Exercise brief -
Tally the lines of the listing that contain the string "names". Give the number and nothing else.

Source data -
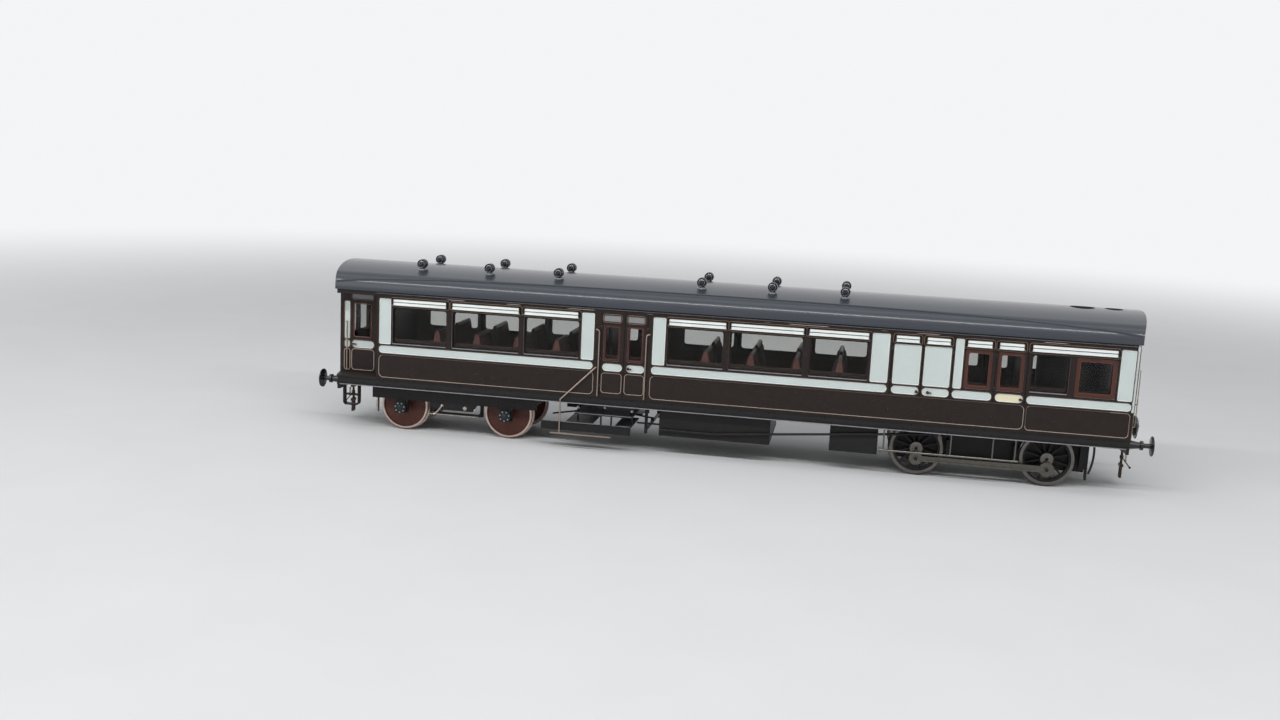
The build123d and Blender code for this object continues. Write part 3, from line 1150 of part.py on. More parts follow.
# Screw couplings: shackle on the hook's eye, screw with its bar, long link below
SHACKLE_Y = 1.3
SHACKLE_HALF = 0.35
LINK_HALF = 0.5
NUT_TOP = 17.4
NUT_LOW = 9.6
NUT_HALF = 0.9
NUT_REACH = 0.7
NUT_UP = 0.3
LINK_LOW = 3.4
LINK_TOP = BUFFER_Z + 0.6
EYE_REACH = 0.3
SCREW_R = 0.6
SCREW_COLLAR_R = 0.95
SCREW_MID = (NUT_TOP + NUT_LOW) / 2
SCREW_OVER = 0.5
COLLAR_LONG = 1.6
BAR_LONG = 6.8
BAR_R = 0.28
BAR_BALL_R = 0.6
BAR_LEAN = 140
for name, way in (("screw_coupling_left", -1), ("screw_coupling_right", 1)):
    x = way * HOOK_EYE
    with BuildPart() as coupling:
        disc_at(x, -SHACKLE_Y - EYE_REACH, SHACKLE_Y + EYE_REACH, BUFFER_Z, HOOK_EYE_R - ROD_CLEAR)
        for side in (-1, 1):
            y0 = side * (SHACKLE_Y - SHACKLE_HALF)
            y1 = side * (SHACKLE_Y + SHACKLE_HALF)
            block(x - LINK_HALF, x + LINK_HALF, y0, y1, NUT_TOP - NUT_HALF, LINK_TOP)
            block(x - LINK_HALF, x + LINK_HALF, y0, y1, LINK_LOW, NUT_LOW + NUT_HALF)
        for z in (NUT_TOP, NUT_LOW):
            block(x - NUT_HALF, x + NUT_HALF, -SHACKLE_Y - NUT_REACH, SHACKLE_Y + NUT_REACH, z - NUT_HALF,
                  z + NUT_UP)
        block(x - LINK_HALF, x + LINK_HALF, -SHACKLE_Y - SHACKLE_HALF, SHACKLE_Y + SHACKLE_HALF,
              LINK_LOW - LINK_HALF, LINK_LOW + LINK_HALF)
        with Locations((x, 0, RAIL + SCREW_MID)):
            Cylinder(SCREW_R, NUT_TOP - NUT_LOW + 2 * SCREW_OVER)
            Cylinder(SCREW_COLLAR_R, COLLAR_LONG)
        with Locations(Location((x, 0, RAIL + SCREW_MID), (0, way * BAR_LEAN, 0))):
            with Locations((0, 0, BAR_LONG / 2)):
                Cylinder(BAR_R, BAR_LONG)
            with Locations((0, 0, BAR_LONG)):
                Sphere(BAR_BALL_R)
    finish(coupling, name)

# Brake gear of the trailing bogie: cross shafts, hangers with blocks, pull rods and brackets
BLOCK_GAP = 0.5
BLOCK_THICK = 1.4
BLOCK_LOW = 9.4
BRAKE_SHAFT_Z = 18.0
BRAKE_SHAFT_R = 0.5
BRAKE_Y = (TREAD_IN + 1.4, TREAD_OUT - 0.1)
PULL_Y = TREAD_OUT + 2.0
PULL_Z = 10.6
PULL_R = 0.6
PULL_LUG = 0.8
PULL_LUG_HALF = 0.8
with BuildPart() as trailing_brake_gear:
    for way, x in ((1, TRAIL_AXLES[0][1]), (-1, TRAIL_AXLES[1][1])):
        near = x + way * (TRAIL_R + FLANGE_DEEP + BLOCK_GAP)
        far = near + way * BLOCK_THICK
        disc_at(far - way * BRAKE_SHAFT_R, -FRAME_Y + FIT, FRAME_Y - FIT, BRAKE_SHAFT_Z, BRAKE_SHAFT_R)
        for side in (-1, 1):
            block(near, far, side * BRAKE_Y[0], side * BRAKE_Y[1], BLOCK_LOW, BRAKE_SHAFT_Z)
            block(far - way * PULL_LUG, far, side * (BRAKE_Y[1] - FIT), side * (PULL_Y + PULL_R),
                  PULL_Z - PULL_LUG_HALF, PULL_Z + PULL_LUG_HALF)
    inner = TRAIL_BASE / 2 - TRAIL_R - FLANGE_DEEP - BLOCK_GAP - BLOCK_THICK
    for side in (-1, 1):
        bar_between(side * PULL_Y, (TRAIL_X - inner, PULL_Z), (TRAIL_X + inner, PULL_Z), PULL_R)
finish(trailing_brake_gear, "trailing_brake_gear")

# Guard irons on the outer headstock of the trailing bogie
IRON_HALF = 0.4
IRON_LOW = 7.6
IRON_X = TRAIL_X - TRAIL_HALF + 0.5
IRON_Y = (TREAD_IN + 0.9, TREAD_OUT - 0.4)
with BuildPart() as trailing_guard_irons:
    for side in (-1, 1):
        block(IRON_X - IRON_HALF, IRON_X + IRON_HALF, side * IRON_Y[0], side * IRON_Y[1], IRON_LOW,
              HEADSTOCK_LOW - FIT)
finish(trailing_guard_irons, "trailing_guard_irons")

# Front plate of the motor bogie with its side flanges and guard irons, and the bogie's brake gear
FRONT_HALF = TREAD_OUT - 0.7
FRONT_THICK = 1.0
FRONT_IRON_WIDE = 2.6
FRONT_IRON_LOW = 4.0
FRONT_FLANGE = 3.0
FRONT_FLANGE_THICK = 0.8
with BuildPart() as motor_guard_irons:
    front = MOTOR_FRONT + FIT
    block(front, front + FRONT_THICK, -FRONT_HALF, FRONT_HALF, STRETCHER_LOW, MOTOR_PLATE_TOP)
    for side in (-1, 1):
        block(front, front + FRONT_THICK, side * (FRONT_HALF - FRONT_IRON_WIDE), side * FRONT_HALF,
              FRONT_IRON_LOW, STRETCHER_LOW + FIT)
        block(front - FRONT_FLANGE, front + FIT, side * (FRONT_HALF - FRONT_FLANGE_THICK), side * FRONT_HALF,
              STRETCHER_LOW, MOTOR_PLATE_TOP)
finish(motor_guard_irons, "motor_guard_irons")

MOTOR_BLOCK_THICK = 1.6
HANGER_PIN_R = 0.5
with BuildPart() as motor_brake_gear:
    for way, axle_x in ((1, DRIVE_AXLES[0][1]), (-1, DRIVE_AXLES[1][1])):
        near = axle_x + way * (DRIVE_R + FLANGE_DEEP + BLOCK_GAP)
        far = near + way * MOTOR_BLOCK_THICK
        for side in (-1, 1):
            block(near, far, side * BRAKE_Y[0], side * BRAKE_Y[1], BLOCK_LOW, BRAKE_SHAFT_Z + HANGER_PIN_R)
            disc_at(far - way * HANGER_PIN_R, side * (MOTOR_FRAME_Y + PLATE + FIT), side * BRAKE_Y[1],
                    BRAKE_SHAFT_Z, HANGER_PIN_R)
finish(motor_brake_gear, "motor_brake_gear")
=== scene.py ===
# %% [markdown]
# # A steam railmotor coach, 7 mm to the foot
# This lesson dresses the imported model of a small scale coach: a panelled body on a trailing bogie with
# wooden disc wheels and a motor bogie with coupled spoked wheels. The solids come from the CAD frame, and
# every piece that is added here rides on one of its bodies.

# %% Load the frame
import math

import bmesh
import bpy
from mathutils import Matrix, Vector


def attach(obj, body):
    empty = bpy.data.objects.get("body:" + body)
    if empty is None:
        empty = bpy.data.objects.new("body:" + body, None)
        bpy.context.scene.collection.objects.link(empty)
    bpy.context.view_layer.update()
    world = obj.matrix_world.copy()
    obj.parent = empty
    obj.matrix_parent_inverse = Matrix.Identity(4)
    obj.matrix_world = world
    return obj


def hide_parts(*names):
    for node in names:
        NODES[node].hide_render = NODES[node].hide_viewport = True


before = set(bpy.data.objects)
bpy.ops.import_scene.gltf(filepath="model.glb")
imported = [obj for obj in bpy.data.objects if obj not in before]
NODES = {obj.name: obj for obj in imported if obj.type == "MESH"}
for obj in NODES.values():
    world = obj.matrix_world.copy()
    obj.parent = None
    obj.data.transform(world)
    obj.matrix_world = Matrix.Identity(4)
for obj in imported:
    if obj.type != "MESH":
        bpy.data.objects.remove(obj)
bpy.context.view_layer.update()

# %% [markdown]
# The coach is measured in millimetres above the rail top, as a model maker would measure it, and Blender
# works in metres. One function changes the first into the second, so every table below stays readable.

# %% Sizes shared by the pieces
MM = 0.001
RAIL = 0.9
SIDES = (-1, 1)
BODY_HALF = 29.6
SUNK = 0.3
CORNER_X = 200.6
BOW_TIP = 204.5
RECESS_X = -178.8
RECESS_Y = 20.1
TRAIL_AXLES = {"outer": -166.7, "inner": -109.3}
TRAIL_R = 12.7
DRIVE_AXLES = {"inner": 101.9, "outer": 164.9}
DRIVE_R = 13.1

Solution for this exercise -
2